Registration Statement No. 333-222002, filed with the Securities and Exchange Commission (the “Commission”) on December 12, 2017, registering the offer and sale of 15,000,000 shares of common stock, par value $0.0001 per share (the “Common Stock”), of the Registrant issuable pursuant to the Navios Maritime Holdings Inc. 2015 Equity Incentive Plan, as amended.

This Post-Effective Amendment is being filed solely for the purpose of deregistering any and all securities registered under the Registration Statement that remain unsold. On October 22, 2023, the Registrant entered into an Agreement and Plan of Merger (the “Merger Agreement”) with N Logistics Holdings Corporation (“NLHC”), a company affiliated with the Company’s Chairwoman and Chief Executive Officer, Angeliki Frangou, Navigation Merger Sub Inc., a wholly owned subsidiary of NLHC (“Merger Sub”) and, for limited purposes, N Shipmanagement Acquisition Corp. (“NSC”), another company affiliated with Ms. Frangou.
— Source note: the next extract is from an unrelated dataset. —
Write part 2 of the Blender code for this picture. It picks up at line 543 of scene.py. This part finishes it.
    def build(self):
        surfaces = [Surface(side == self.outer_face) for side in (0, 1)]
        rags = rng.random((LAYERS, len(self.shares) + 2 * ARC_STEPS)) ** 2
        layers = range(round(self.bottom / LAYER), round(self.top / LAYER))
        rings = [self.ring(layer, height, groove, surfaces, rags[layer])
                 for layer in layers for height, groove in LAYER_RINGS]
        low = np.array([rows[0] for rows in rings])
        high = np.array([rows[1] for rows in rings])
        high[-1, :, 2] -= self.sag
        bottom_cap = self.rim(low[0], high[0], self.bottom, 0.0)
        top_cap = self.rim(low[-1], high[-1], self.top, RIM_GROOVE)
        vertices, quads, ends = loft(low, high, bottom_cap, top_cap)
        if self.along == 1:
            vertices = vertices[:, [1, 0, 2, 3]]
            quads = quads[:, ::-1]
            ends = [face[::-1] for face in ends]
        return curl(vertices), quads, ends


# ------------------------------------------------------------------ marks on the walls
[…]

Pursuant to the Merger Agreement, Merger Sub will be merged with and into the Registrant, with the Registrant continuing as the surviving corporation (the “Merger”). Upon consummation of the Merger, the Registrant will become wholly owned by NLHC.

On December 14, 2023, pursuant to the terms of the Merger Agreement, the Merger was consummated. As a result of the Merger, the Common Stock is held of record by fewer than 300 persons. Accordingly, the Registrant intends to file a Certification and Notice of Termination of Registration on Form 15 with the Commission with respect to its Common Stock. As a result of the Merger, no additional shares of Common Stock will be offered or sold under the Registration Statement.
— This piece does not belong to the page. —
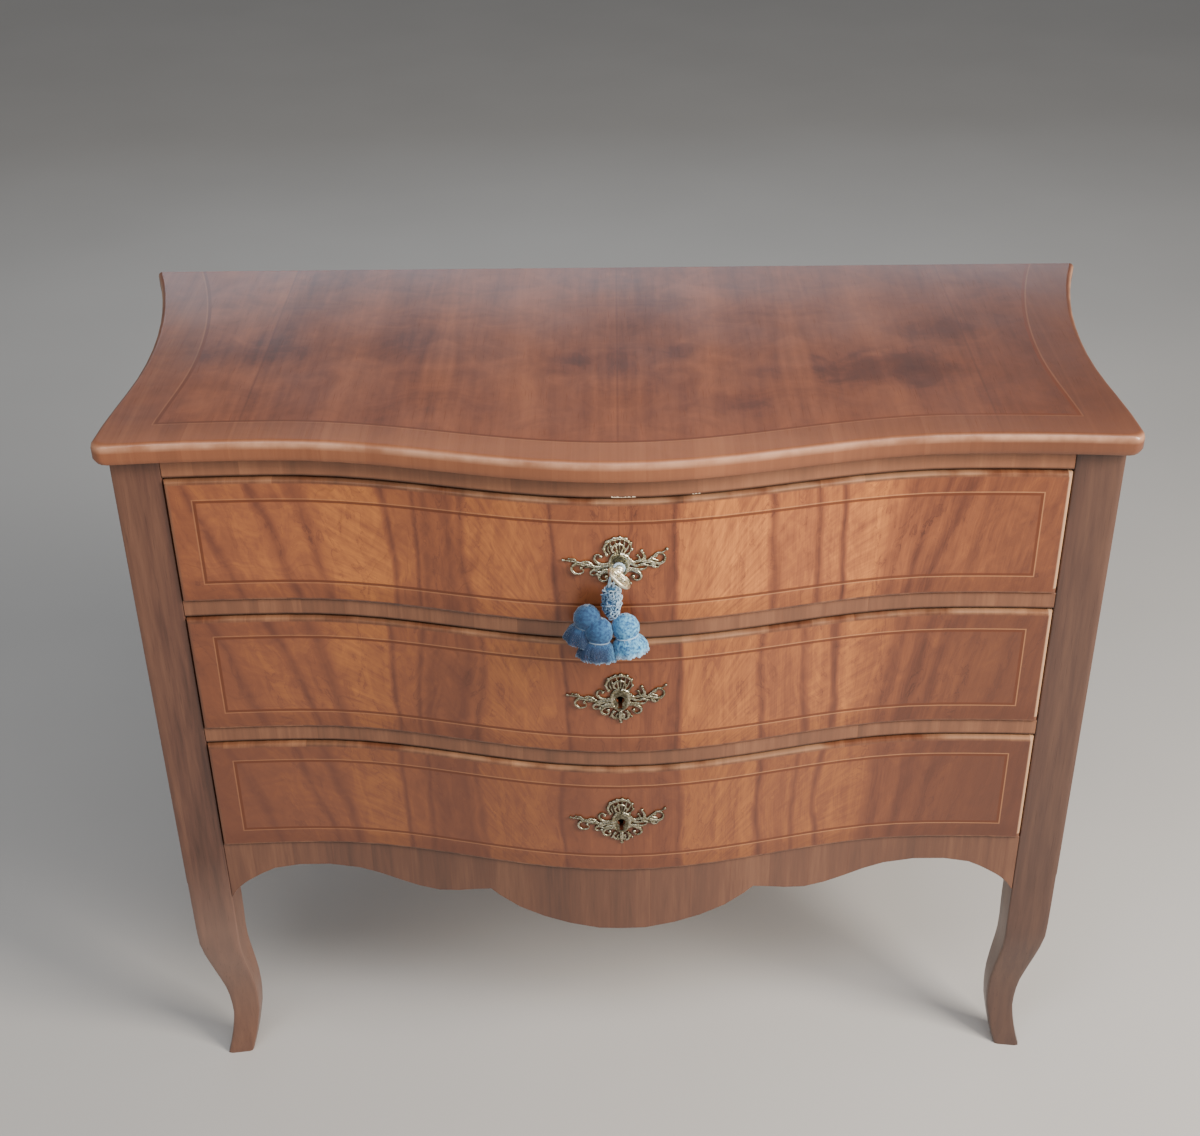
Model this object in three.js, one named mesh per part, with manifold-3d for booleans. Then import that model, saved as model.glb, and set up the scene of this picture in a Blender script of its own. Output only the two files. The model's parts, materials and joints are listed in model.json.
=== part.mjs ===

In accordance with undertakings made by the Registrant in the Registration Statement to remove from registration, by means of a post-effective amendment, any of the securities registered pursuant to the Registration Statement that remain unsold at the termination of the offerings, the Registrant hereby removes from registration all such securities registered but unsold under the Registration Statement, if any, as of the filing date of this Post-Effective Amendment. The Registration Statement is hereby amended, as appropriate, to reflect the deregistration of such securities.


SIGNATURES

Pursuant to the requirements of the Securities Act, the Registrant certifies that it has reasonable grounds to believe that it meets all of the requirements for filing this Post-Effective Amendment to the Registration Statement on Form S-8 and has duly caused this Post-Effective Amendment to the Registration Statement on Form S-8 to be signed on its behalf by the undersigned, thereunto duly authorized.

 

NAVIOS MARITIME HOLDINGS INC.
By:   /s/ Angeliki Frangou
  Angeliki Frangou
  Chief Executive Officer

No other person is required to sign these Post-Effective Amendments in reliance upon Rule 478 under the Securities Act of 1933, as amended.